Stored data →
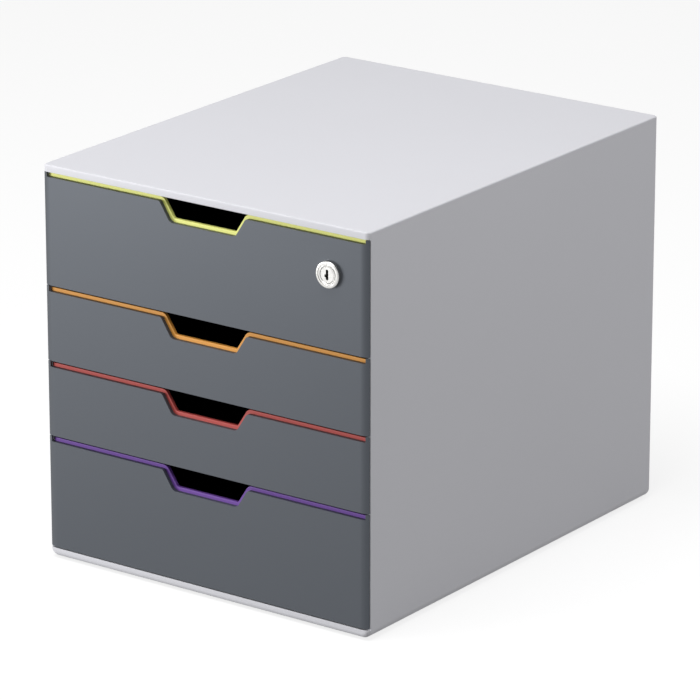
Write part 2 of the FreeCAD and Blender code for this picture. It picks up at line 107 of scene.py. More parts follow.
def near(value, target, slack=2e-5):
    return abs(value - target) < slack


def edgeAlong(axis, **places):
    # a test for straight edges along an axis that lie at the given places, with x on either side
    columns = {"x": 0, "y": 1, "z": 2}

    def test(edge):
        first, second = edge.verts[0].co, edge.verts[1].co
        run = second - first
        if abs(run[columns[axis]]) < run.length * 0.999:
            return False
        return all(near(abs(first[columns[name]]) if name == "x" else first[columns[name]], place)
                   for name, place in places.items())
    return test


def bothEnds(edge, test):
    return all(test(vertex.co) for vertex in edge.verts)


def runsBack(edge):
    # true for an edge that runs straight from front to back
    return abs((edge.verts[1].co - edge.verts[0].co).normalized().y) > 0.99


def bevelEdges(piece, width, segments, test):
    pick(piece, "EDGE", test)
    bpy.ops.mesh.bevel(offset=width, segments=segments, profile=0.5, affect="EDGES", clamp_overlap=True)
    doneEditing()


def applyModifier(piece, kind, **settings):
    makeActive(piece)
    modifier = piece.modifiers.new(kind.lower(), kind)
    for name, value in settings.items():
        setattr(modifier, name, value)
    bpy.ops.object.modifier_apply(modifier=modifier.name)


def cutAway(piece, *cutters):
    for cutter in cutters:
        applyModifier(piece, "BOOLEAN", operation="DIFFERENCE", solver="EXACT", object=cutter)
        bpy.data.objects.remove(cutter)


def joinTo(piece, *others):
    makeActive(piece)
    for other in others:
        other.select_set(True)
    bpy.ops.object.join()


def sideBoxes(name, inner, outer, low, high):
    # a box on each side, from inner to outer across, with low and high as (y, z)
    boxes = []
    for side in (-1, 1):
        ends = sorted((side * inner, side * outer))
        boxes.append(addBox(name, (ends[0], *low), (ends[1], *high)))
    return boxes


def copyPiece(piece, name, move):
    # a second piece with its own mesh, moved in its mesh so that the object stays at the origin
    makeActive(piece)
    bpy.ops.object.duplicate(linked=False)
    made = bpy.context.object
    made.name = name
    bpy.ops.object.mode_set(mode="EDIT")
    bpy.ops.mesh.select_mode(type="VERT")
    bpy.ops.mesh.select_all(action="SELECT")
    bpy.ops.transform.translate(value=move)
    doneEditing()
    return made


def belongs(piece, nodeName, body):
    # what the frame must know of a finished piece
    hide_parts(nodeName)
    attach(piece, body)
    return piece


def softenEdges(piece, width, segments=3, angle=35):
    # small moulded radii on every sharp edge, then smooth shading that keeps the flats flat
    makeActive(piece)
    bpy.ops.object.shade_smooth()
    applyModifier(piece, "BEVEL", width=width, segments=segments, limit_method="ANGLE",
                  angle_limit=math.radians(angle), harden_normals=True, use_clamp_overlap=True)


class Flow:
    # wraps an output socket, so that sums on it add Math nodes
    def __init__(self, tree, socket):
        self.tree = tree
        self.socket = socket

    def combine(self, operation, other, swapped=False):
        node = self.tree.nodes.new("ShaderNodeMath")
        node.operation = operation
        first, second = (other, self) if swapped else (self, other)
        feed(self.tree, node.inputs[0], first)
        feed(self.tree, node.inputs[1], second)
        return Flow(self.tree, node.outputs[0])

    def __add__(self, other):
        return self.combine("ADD", other)

    def __sub__(self, other):
        return self.combine("SUBTRACT", other)

    def __rsub__(self, other):
        return self.combine("SUBTRACT", other, swapped=True)

    def __mul__(self, other):
        return self.combine("MULTIPLY", other)

    __radd__ = __add__
    __rmul__ = __mul__


def feed(tree, socket, value):
    if isinstance(value, Flow):
        tree.links.new(value.socket, socket)
    else:
        socket.default_value = value


def addNode(tree, kind, settings=None, output=0, sockets=None):
    # settings are the node's own properties; sockets are its inputs, by name or by place
    made = tree.nodes.new(kind)
    for name, value in (settings or {}).items():
        setattr(made, name, value)
    for label, value in (sockets or {}).items():
        feed(tree, made.inputs[label], value)
    return Flow(tree, made.outputs[output])


class Finish:
    # one material with its Principled shader
    def __init__(self, name, **fixed):
        self.material = bpy.data.materials.new(name)
        self.material.use_nodes = True
        self.tree = self.material.node_tree
        self.shader = self.tree.nodes["Principled BSDF"]
        for label, value in fixed.items():
            self.shader.inputs[label.replace("_", " ")].default_value = value
        self.place = addNode(self.tree, "ShaderNodeTexCoord", output="Object")

    def noise(self, scale, detail=2.0, roughness=0.5):
        return addNode(self.tree, "ShaderNodeTexNoise", {"noise_dimensions": "3D"}, "Fac", {
            "Vector": self.place, "Scale": scale, "Detail": detail, "Roughness": roughness})

    def blend(self, share, first, second):
        # a Mix node's colour sockets come after those for numbers and vectors
        return addNode(self.tree, "ShaderNodeMix", {"data_type": "RGBA"}, 2, {0: share, 6: first, 7: second})

    def set(self, label, flow):
        feed(self.tree, self.shader.inputs[label], flow)

    def bump(self, height, strength, distance):
        self.set("Normal", addNode(self.tree, "ShaderNodeBump", None, "Normal", {
            "Height": height, "Strength": strength, "Distance": distance}))


def colour(red, green, blue):
    return (red, green, blue, 1)


# The frame gives the places that the pieces are built on.
caseLow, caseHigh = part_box("housing_shell")
barrelLow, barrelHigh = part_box("lock_barrel")
frontY = caseLow.y
halfWidth = caseHigh.x
lockX = (barrelLow.x + barrelHigh.x) / 2
lockZ = (barrelLow.z + barrelHigh.z) / 2
frontGap = mm(2)
frontSideGap = mm(0.4)
frontHalf = halfWidth - frontSideGap
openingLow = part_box("drawer_4_front")[0].z - frontGap / 2
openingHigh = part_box("drawer_1_front")[1].z + frontGap / 2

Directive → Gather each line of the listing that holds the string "frontGap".

Answer to this task →
frontGap = mm(2)
openingLow = part_box("drawer_4_front")[0].z - frontGap / 2
openingHigh = part_box("drawer_1_front")[1].z + frontGap / 2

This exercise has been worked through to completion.